Thin film solar cells on flexible substrates are today limited to amorphous silicon on a thin metal foil (usually stainless steel) and copper indium gallium diselenide (CIGS) on metal or polyimide foils. Undoubtedly, there will be other types of solar cell materials suitable for use on flexible substrates available at some time in the future. Thin film cadmium telluride solar cells are currently produced only on glass. To be useful in a solar power system, any type of solar cell must be electrically interconnected serially with other similar solar cells to raise the voltage levels and minimize I2R losses due to high currents. Cells deposited on rigid sheets of glass generally use a system of scribes applied between different process steps and at specific locations to interconnect the cells over the entire sheet. This procedure is called “monolithic integration”. Such a method is difficult to implement on flexible substrates because of the accuracy required for both the placement and depth of the scribes. Additionally, flexible substrates enable roll-to-roll processing which can become less desirable economically if the process is interrupted to implement the scribing operations even if they could be readily done.
Traditional crystalline or polycrystalline silicon solar cells are formed on individual wafers, which then must be interconnected. Current collecting grids and buss bars are usually formed by screen-printing a pattern with silver bearing inks that are subsequently cured at high temperatures (on the order of 700° C.). The traditional grid pattern consists of a series of fine straight and parallel lines spaced a few millimeters apart with two or three wider lines (buss bars) running perpendicular to the pattern of fine lines. The resulting structure provides a surface on the buss bars to which interconnecting tabs can be attached by conventional soldering methods. The cell current is collected by the relatively narrow grids and transmitted to the relatively wider buss bars which then become the connection points to the next cell. An advantage of this method over monolithic integration is that the cells can be tested and sorted for performance prior to module build. In this way the module performance is not limited by the lowest performing cell in the string.
The same method applied to thin film flexible solar cells has met with only limited success. At least two problems are generally encountered. First, the thin film cells cannot survive the high temperatures needed to adequately cure the silver inks. As a result of lower curing temperatures some of the ink carriers and solvents remain in the grid line structure, which lowers the conductivity and severely limits the solderability of the printed buss bars. Alternatively, the interconnection may be made with conductive epoxies, but the method is mechanically and electrically inferior to soldering. Secondly, since the surface finish of useful flexible substrates is much rougher than that of glass or silicon wafers, many more defects exist which can become shunt sites if conductive ink is allowed to flow into them. This problem can be somewhat mitigated by first printing a much less conductive material, like a carbon ink to initially fill the defects, and then over printing with the silver ink. Consistently good results are very difficult to achieve, since anything short of perfect registration causes extra shading loss as well as increased potential shunting. In addition the cost of the materials and equipment is relatively high.

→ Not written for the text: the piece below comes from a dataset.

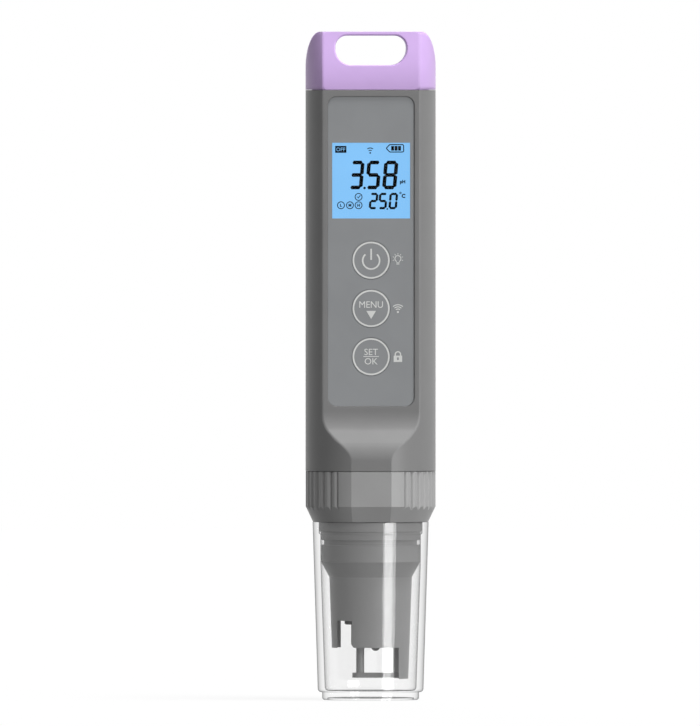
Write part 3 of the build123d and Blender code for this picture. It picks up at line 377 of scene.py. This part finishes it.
# %% Striped rubber
zebra_rubber, shader = start_material("layered_silicone_rubber", Roughness=0.6)
place = add_node(zebra_rubber, "ShaderNodeTexCoord").outputs["Object"]
layers = add_node(
    zebra_rubber, "ShaderNodeTexWave", {"bands_direction": "X", "Scale": 1 / (0.4 * MM) / 20 * math.tau},
    Vector=place,
)
stripes = add_node(zebra_rubber, "ShaderNodeValToRGB", Fac=layers.outputs["Fac"])
for stop, colour, at in zip(stripes.color_ramp.elements, ("#2a2a2a", "#d8d6ce"), (0.45, 0.55)):
    stop.position = at
    stop.color = linear(colour)
zebra_rubber.node_tree.links.new(stripes.outputs["Color"], shader.inputs["Base Color"])
dress(zebra_rubber, "lcd_strips")
print("strips", zebra_rubber.name)

# %% [markdown]
# A cell's jacket is a printed foil sleeve. These have a plain dark green sleeve with a copper-coloured band
# over the positive end, and nothing else is printed on them. The band follows the height, so the material
# reads the Object coordinate z and changes colour in one step.

# %% Battery cells
cell_low, cell_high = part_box("battery_cell_1")
band_height = 11 * MM
cell_jacket, shader = start_material("printed_foil_sleeve", Roughness=0.3, Metallic=0.35, Coat_Weight=0.5)
links = cell_jacket.node_tree.links
place = add_node(cell_jacket, "ShaderNodeTexCoord").outputs["Object"]
height = add_node(cell_jacket, "ShaderNodeSeparateXYZ", Vector=place).outputs["Z"]
banded = add_node(
    cell_jacket, "ShaderNodeMapRange",
    {"From Min": cell_high[2] - band_height, "From Max": cell_high[2] - band_height + 0.3 * MM}, Value=height,
)
sleeve = add_node(cell_jacket, "ShaderNodeValToRGB", Fac=banded.outputs["Result"])
for stop, colour in zip(sleeve.color_ramp.elements, ("#1f4a38", "#b87a48")):
    stop.color = linear(colour)
links.new(sleeve.outputs["Color"], shader.inputs["Base Color"])
creases = add_node(cell_jacket, "ShaderNodeTexNoise", {"Scale": 1 / (6 * MM)}, Vector=place)
bump = add_node(
    cell_jacket, "ShaderNodeBump", {"Strength": 0.15, "Distance": 0.1 * MM}, Height=creases.outputs["Fac"]
)
links.new(bump.outputs["Normal"], shader.inputs["Normal"])
dress(cell_jacket, *[f"battery_cell_{number}" for number in (1, 2, 3, 4)])
print("cells from z", round(cell_low[2] / MM, 1), "to", round(cell_high[2] / MM, 1))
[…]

U.S. Pat. No. 5,474,622, which is entirely incorporated herein by reference, teaches using metallic wires as grids, but with the wires coated with carbon fibers of sufficient length to avoid being forced into defects. In this method the wires were attached to the top electrode (transparent conductive oxide or TCO) of the thin film amorphous silicon solar cells during the process of laminating them into modules. In effect the previous art of printing a carbon based ink pattern first is replaced with carbon fibers that have much less chance of causing shunts in film/substrate defects and at the same time provide a fusing type of protection against sustained heavy shunt currents. The wire size and spacing must be selected so as to carry the current generated by the cell without generating significant resistive losses.
U.S. Pat. Nos. 4,260,429 and 4,283,591, which are entirely incorporated herein by reference, teach coating conductive wires with a polymer that contained conducting particles. Problems with defect-induced shunts could still exist because of smaller conductive particles in the distribution, and improvements were put forth in U.S. Pat. No. 6,472,594, which is entirely incorporated herein by reference.
Regardless of the detailed way in which the possible shunt paths are dealt with when applying the conductive grids to flexible solar cells, no comprehensive, automated, and economical interconnection scheme has been developed for flexible solar cells which possesses many of the automated features of monolithic integration on rigid glass. It is the purpose of the present invention to present an improved interconnect scheme which might be referred to as “pseudo monolithic integration” suitable for automated implementation for flexible solar cells.